* _ENTRIES_
◆ ◆ ◆
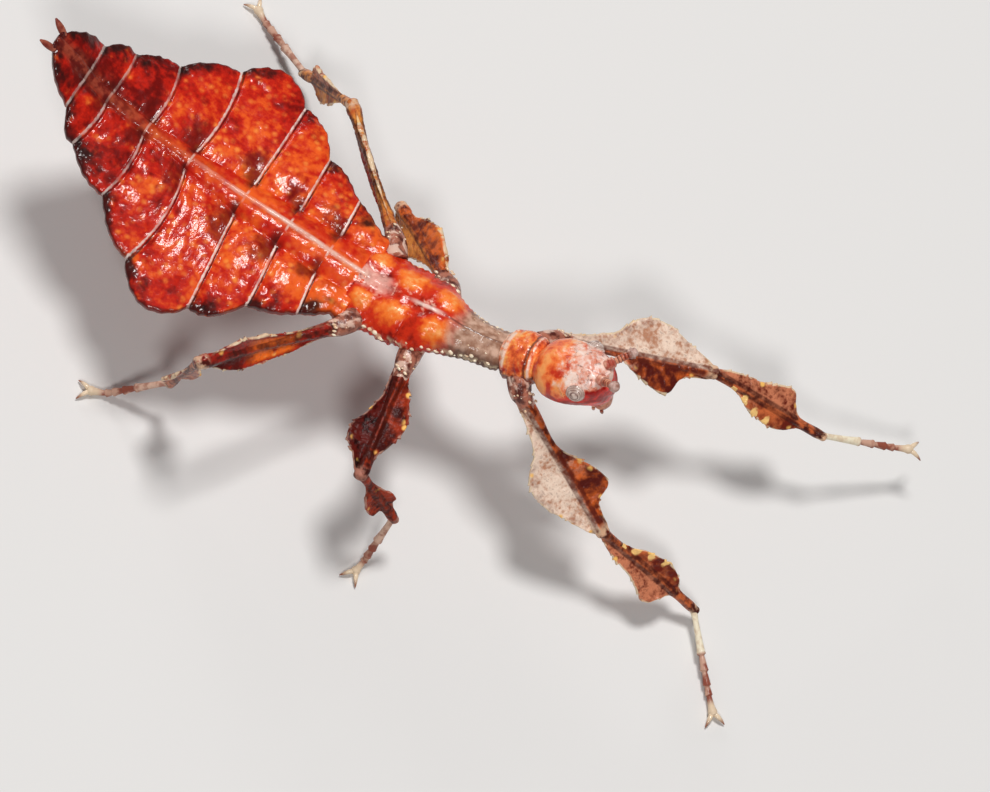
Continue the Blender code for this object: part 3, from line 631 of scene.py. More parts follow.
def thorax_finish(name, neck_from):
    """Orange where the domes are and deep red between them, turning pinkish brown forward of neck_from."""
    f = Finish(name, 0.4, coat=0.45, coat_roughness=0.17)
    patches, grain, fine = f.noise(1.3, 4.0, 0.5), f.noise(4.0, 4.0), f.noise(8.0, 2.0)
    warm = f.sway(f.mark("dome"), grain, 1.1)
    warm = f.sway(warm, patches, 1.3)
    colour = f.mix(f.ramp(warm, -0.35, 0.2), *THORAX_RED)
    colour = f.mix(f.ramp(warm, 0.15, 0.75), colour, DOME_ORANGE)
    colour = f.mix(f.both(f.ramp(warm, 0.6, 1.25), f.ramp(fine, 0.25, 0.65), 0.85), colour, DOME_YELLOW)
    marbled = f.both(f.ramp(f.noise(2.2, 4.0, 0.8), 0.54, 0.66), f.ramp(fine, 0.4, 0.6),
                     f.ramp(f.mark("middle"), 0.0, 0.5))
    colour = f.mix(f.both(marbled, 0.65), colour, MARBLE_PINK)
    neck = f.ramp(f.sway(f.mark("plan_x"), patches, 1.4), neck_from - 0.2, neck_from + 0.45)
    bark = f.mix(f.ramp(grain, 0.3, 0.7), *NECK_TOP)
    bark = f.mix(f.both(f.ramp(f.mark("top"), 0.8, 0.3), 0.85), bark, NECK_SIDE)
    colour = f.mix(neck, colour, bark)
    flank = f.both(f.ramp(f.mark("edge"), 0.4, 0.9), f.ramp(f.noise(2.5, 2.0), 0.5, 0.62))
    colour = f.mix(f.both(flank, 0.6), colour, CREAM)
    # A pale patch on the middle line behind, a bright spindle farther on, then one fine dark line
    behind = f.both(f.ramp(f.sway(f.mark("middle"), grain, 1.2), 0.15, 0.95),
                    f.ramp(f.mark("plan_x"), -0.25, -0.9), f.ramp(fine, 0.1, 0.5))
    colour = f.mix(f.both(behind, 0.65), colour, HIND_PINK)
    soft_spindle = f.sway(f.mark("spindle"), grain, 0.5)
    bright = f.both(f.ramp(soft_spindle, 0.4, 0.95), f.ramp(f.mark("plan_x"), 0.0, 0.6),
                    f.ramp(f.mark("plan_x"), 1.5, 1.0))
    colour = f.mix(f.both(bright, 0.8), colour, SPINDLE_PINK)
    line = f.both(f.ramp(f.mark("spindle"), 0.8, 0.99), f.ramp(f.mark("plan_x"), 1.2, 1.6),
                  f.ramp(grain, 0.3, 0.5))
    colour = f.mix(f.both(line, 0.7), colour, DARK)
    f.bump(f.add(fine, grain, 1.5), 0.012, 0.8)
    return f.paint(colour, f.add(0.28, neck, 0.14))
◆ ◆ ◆
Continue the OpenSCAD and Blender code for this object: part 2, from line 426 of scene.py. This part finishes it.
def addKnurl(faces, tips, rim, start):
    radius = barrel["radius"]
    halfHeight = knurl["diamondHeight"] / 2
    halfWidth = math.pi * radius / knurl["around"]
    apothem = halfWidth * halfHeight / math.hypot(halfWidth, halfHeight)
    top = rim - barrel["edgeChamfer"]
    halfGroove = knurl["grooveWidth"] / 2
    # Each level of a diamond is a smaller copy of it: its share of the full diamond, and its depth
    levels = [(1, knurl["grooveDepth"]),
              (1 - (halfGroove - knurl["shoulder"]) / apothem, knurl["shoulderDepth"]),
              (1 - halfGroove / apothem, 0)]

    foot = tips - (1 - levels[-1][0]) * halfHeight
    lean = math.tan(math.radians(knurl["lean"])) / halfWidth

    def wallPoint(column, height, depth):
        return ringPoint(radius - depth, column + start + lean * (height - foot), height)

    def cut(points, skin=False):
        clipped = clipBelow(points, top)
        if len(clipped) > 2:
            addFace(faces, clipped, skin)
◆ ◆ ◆
Copy every line of the listing that contains the word "part".

* _CORRECT RESULT_
Continue the Blender code for this object: part 3, from line 631 of scene.py. More parts follow.
Continue the OpenSCAD and Blender code for this object: part 2, from line 426 of scene.py. This part finishes it.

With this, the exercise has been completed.